Given records:
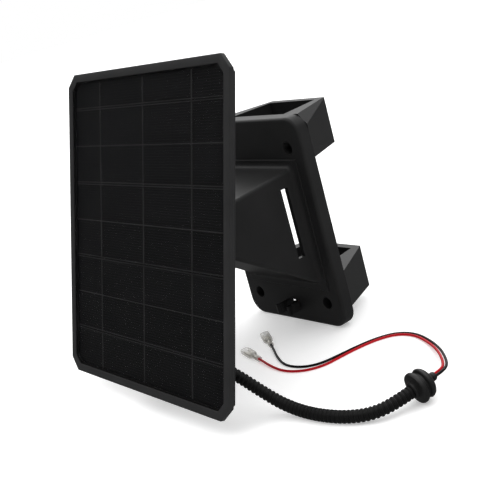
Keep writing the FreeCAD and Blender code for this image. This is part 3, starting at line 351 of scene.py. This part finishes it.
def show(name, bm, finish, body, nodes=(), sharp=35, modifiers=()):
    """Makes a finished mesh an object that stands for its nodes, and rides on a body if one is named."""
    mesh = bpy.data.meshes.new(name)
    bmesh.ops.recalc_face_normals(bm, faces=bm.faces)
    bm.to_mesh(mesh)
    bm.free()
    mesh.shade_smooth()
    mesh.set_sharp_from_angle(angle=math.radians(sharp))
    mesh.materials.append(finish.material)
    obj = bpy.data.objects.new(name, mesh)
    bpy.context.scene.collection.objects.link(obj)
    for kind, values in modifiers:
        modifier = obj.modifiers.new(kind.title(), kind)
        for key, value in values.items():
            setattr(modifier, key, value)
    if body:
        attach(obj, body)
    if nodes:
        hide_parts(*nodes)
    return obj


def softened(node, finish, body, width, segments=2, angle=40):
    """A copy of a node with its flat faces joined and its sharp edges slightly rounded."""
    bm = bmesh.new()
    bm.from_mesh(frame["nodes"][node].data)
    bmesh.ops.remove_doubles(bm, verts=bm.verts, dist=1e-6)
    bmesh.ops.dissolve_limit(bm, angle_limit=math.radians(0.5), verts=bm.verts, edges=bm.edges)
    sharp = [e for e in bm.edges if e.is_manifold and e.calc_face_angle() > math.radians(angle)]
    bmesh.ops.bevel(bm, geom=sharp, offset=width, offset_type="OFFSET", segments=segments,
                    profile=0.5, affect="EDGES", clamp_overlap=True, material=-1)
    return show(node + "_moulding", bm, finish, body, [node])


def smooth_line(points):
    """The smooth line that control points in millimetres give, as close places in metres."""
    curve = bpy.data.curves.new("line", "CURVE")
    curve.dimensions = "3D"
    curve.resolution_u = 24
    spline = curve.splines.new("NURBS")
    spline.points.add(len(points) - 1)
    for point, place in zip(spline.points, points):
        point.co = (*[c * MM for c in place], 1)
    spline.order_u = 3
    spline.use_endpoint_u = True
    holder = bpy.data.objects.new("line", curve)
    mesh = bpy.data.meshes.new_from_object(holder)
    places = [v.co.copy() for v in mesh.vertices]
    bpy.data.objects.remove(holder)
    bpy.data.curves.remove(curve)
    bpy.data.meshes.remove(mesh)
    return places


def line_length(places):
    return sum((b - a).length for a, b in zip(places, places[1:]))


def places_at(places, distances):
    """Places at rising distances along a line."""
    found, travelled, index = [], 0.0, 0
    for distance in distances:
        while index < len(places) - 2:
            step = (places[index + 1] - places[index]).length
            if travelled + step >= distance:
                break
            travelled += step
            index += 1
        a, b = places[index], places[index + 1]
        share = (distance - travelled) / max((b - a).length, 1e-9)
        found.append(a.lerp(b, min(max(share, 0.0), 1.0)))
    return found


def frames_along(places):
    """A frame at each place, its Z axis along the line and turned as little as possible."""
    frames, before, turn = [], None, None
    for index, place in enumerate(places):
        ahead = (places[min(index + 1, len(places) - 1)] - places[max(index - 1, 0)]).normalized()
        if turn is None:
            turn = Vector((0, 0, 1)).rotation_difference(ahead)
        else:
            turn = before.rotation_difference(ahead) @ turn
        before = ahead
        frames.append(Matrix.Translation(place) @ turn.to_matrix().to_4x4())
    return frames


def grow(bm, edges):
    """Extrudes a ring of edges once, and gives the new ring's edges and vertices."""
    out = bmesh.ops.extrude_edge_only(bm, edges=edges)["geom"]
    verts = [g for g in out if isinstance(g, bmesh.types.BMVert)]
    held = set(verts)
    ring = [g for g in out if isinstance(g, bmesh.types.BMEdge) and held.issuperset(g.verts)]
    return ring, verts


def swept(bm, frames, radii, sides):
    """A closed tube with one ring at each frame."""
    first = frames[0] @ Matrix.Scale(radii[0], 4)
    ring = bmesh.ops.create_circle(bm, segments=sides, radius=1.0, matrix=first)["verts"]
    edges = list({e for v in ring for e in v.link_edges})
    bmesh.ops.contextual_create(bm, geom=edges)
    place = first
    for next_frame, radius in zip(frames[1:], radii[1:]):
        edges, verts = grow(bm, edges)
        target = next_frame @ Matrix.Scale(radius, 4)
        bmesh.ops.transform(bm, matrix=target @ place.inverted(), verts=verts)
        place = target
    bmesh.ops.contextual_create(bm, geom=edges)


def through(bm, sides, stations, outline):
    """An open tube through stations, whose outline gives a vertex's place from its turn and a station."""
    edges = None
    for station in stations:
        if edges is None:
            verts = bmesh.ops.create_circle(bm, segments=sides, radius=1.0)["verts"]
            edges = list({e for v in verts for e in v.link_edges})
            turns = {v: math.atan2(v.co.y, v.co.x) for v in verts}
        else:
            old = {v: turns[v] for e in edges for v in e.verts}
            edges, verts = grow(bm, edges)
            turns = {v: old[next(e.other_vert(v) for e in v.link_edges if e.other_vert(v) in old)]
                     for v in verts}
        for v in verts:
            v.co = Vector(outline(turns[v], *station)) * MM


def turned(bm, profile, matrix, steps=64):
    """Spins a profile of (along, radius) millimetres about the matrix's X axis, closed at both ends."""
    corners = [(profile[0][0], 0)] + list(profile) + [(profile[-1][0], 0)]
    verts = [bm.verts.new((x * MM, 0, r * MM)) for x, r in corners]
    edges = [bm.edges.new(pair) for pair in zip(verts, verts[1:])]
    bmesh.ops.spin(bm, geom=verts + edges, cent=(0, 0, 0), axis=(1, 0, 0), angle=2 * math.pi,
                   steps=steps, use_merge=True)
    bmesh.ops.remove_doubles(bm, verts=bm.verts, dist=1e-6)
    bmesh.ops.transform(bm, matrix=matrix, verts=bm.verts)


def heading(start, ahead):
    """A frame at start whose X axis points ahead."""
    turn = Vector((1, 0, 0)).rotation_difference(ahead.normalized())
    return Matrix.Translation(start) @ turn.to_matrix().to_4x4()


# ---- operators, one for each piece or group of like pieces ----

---

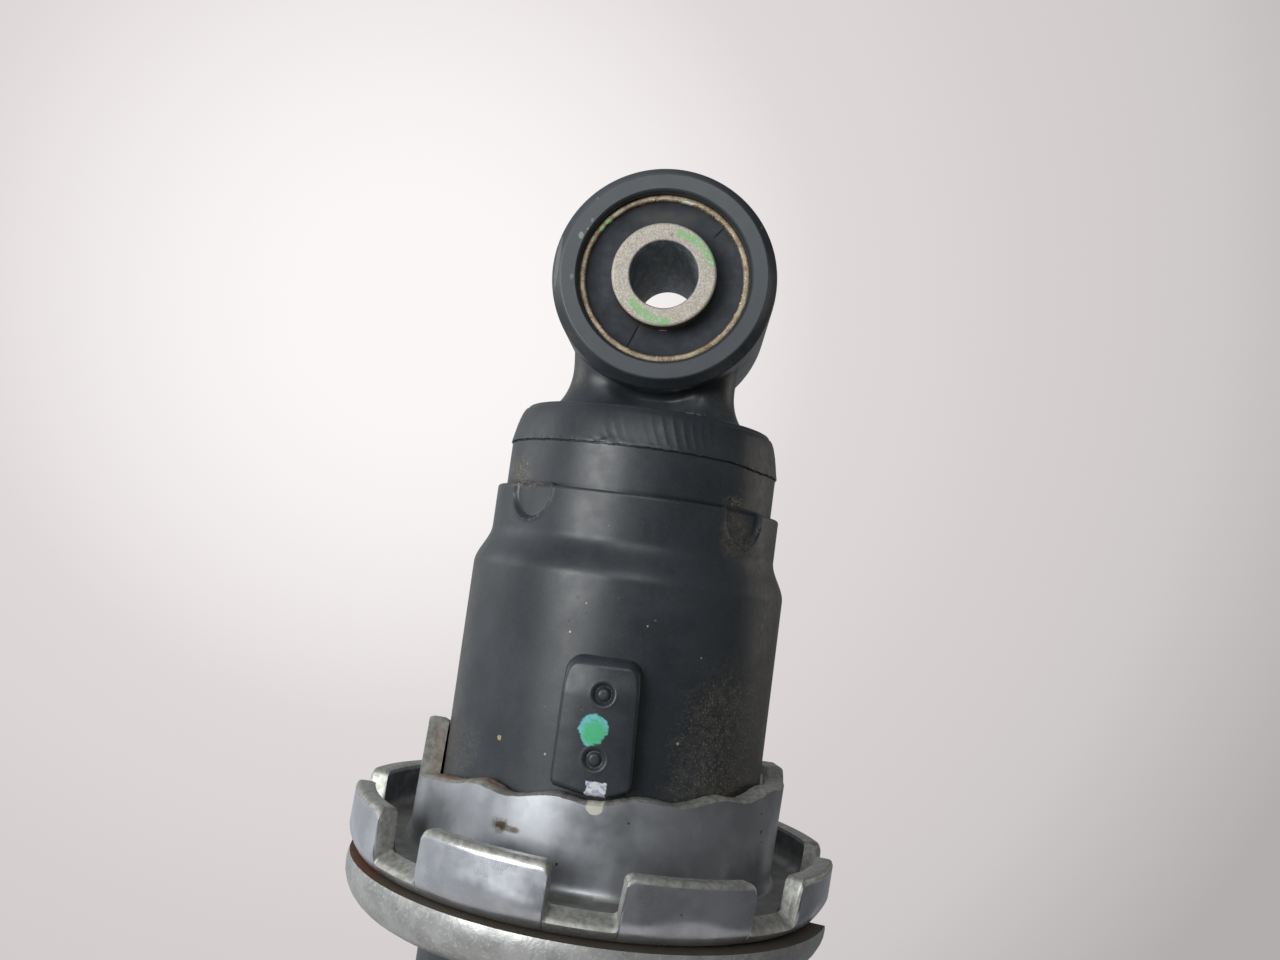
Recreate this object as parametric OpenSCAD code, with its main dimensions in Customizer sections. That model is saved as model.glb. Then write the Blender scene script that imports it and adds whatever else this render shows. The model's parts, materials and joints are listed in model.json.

What the task requires:
Report the number of lines containing the string "materials" and add nothing to it.

Result of the task:
2